• What is required
Keep only the lines that hold the string "loose", filtering out the rest of the entries below.

• Given data
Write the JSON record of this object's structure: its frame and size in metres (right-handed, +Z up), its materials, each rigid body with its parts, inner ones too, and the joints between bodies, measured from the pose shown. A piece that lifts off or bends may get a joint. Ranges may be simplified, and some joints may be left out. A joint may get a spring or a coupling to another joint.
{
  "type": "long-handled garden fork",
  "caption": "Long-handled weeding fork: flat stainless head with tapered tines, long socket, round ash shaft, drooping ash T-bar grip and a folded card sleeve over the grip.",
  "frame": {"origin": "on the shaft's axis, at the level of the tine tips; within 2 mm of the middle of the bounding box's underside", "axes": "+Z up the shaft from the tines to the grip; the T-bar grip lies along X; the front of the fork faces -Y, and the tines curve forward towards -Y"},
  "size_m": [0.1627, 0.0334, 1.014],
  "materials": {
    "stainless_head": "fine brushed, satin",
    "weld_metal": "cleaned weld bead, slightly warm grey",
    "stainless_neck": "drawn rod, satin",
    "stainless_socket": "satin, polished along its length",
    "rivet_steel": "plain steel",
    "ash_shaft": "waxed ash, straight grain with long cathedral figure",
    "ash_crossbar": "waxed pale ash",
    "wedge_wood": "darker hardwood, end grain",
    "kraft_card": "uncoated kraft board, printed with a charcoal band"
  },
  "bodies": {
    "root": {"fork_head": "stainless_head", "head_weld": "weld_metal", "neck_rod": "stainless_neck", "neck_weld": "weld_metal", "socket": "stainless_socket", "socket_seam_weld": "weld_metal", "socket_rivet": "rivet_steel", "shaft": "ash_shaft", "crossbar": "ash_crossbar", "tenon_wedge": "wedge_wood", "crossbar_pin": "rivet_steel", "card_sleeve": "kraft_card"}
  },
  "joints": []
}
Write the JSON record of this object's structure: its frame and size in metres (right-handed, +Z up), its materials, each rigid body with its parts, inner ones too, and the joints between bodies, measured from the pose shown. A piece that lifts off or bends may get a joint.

--

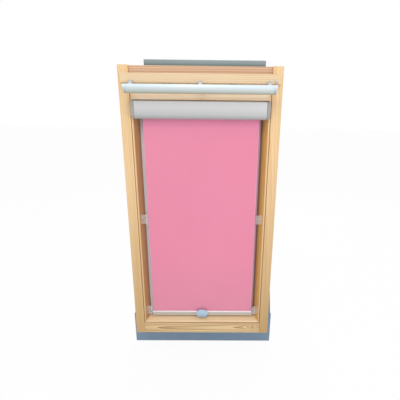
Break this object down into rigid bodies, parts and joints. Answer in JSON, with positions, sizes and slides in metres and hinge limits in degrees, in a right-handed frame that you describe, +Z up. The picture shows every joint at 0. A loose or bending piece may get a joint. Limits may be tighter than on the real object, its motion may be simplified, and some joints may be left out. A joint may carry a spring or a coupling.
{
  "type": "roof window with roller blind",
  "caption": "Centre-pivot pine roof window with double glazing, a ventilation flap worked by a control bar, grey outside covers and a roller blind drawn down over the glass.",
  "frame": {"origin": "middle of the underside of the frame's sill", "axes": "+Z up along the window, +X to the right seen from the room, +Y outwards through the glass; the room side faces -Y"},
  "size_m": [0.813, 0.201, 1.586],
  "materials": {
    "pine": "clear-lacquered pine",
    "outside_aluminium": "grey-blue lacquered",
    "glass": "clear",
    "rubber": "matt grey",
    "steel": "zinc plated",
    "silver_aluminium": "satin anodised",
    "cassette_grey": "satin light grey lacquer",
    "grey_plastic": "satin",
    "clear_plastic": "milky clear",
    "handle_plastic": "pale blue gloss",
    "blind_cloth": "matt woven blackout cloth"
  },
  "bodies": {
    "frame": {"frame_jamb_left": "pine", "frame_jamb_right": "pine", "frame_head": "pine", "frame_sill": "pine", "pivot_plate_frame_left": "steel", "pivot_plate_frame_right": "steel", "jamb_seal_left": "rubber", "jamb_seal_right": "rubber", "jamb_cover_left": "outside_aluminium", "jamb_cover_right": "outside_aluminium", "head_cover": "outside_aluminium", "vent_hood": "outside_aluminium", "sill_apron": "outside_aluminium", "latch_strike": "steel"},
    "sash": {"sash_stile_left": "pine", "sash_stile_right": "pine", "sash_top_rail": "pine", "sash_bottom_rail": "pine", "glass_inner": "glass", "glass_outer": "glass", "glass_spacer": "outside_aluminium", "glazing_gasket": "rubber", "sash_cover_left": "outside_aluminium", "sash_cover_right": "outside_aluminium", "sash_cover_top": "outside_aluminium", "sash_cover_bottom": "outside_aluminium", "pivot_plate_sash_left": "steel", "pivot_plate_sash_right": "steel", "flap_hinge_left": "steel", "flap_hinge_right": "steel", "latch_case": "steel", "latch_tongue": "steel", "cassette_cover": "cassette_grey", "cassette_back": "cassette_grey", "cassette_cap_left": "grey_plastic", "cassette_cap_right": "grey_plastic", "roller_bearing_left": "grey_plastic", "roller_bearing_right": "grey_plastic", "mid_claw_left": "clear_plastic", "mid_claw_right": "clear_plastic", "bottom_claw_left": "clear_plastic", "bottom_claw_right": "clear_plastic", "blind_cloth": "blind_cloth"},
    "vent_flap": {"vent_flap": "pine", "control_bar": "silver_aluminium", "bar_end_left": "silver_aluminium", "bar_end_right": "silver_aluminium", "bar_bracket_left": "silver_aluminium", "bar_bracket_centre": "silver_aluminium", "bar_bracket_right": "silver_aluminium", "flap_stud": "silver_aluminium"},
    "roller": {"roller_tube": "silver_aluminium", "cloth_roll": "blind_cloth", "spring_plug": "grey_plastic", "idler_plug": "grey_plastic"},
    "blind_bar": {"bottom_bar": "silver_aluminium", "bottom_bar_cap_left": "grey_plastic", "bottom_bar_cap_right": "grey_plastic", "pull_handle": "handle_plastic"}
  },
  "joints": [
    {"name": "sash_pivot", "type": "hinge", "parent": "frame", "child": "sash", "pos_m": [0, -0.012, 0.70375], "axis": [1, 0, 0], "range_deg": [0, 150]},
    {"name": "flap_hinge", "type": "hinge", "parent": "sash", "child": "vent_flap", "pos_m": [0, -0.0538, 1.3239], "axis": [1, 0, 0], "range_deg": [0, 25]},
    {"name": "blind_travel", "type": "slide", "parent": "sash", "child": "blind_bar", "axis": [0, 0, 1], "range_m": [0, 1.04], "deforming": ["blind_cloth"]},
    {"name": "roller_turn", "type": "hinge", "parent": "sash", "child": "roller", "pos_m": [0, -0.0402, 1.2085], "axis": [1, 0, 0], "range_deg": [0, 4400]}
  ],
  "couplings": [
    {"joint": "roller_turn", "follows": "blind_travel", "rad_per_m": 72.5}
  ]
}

---

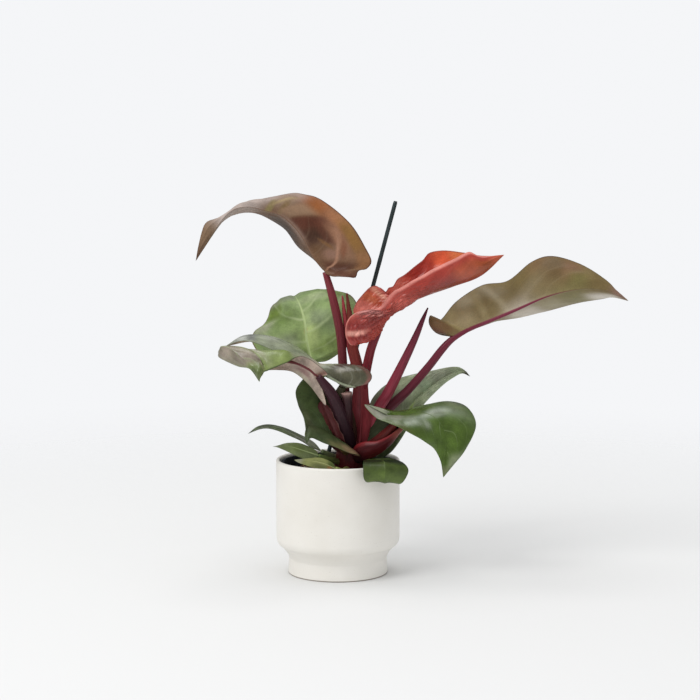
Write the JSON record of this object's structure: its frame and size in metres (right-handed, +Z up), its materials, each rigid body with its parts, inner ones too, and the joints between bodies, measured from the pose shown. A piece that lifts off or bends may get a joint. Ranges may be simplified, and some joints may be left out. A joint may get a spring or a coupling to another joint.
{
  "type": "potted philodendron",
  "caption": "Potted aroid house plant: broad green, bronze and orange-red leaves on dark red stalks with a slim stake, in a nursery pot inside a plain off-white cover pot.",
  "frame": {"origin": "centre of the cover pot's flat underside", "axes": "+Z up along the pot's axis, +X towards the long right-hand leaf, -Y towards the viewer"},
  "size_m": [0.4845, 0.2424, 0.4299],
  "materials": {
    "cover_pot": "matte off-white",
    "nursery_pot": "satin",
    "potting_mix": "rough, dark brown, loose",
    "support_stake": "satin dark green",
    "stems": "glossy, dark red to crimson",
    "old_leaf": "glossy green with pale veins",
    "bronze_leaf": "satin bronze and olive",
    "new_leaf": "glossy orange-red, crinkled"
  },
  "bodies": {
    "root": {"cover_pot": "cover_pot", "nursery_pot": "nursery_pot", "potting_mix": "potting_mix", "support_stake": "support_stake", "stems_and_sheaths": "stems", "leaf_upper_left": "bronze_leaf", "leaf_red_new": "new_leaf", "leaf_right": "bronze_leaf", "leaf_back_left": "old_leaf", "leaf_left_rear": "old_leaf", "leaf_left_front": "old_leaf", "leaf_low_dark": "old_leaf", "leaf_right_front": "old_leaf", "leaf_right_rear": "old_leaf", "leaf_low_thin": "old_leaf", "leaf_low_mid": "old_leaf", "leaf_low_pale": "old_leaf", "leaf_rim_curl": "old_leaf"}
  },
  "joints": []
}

• Result for this exercise
Break this object down into rigid bodies, parts and joints. Answer in JSON, with positions, sizes and slides in metres and hinge limits in degrees, in a right-handed frame that you describe, +Z up. The picture shows every joint at 0. A loose or bending piece may get a joint. Limits may be tighter than on the real object, its motion may be simplified, and some joints may be left out. A joint may carry a spring or a coupling.
    "potting_mix": "rough, dark brown, loose",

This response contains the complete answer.